I wonder if most teachers think of themselves this way? Or if many understand that art is the basis of instruction?

That is not only to say, blithely cliché, that teaching is an “art” (if I think about it, I am hard-pressed to say what human activity is not actually “art”—but that’s content for a different article), it is also to note that the teacher truly creates something in and of his students.

In our materialist culture it is difficult not to think that interactions between people are simply the accidental result of atoms bumping about, hither and thither, now and then hitting one another. This, however, couldn’t be farther from the truth: each and every interaction of one immortal soul with another is a creative encounter, however brief and fleeting. I do believe this truth is one of the bases for the Scriptural mandate that we love our neighbors; there is always much, much more going on than we remotely realize. So I honestly don’t believe there is any such thing as ‘just’ a handshake. And if this is true, how much more creative is the encounter between the teacher and student?

What I am today—whatever that may be, and it is surely more than one thing (a counter-cultural concept if there ever was one in a society that desperately wishes to classify everyone by ‘one’ label, usually that of their occupation)—I owe to all the interactions I’ve had with others all through my life. But I owe it especially to those who mentored me, the teachers who understood that they were artists when they taught me and who loved their artistry—both whatever they taught as well as the objects of their instruction.
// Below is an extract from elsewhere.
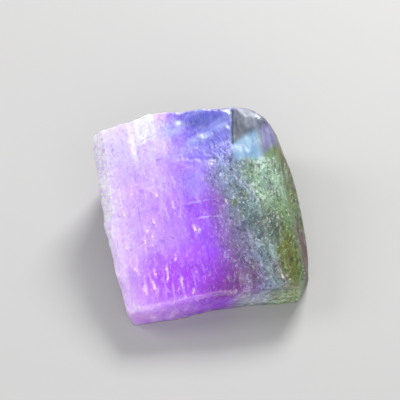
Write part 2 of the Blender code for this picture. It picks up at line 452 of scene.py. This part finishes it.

As we all probably have, I remember the destructive touch of teachers who were blind, and did not realize that what they were doing was creating “selves.” Nothing they produced in me and out of me, however, could compete with the fruit of those who did realize what they were doing. I owe those latter teachers a tremendous debt of gratitude.

I thank them for their consciousness: for their ability to see their subjects, their students, and their art, clearly. I thank them for their love of beauty. I’m thankful they saw me, and wanted to see me become something beautiful…not just something measurable; not just something useful; not just something that was a means to a pay check and a nice vacation; not just something they accidentally passed by in the course of pursuing their lives; not even as just something through which they hoped to convey the change they desired for the world. Not any of that. Just something beautiful.

I am beholden to them, not because I use what they taught me (which, of course, I do), but because they fashioned me. They enriched my life, and through me the lives of my family and I hope the lives of those whom I, in turn, touch. And especially those whom I am privileged to teach.

Michelangelo is supposed to have said, “Every block of stone has a statue inside it and it is the task of the sculptor to discover it.” I am grateful to the teachers who sought to discover the work of art that was me; I want to be the kind of teacher who seeks to discover the work of incomparable art that is every student.

I will praise thee, for I am fearefully and wonderfully made, marueilous are thy works: and that my soule knoweth right well (Psalm 139:14; 1611 KJV).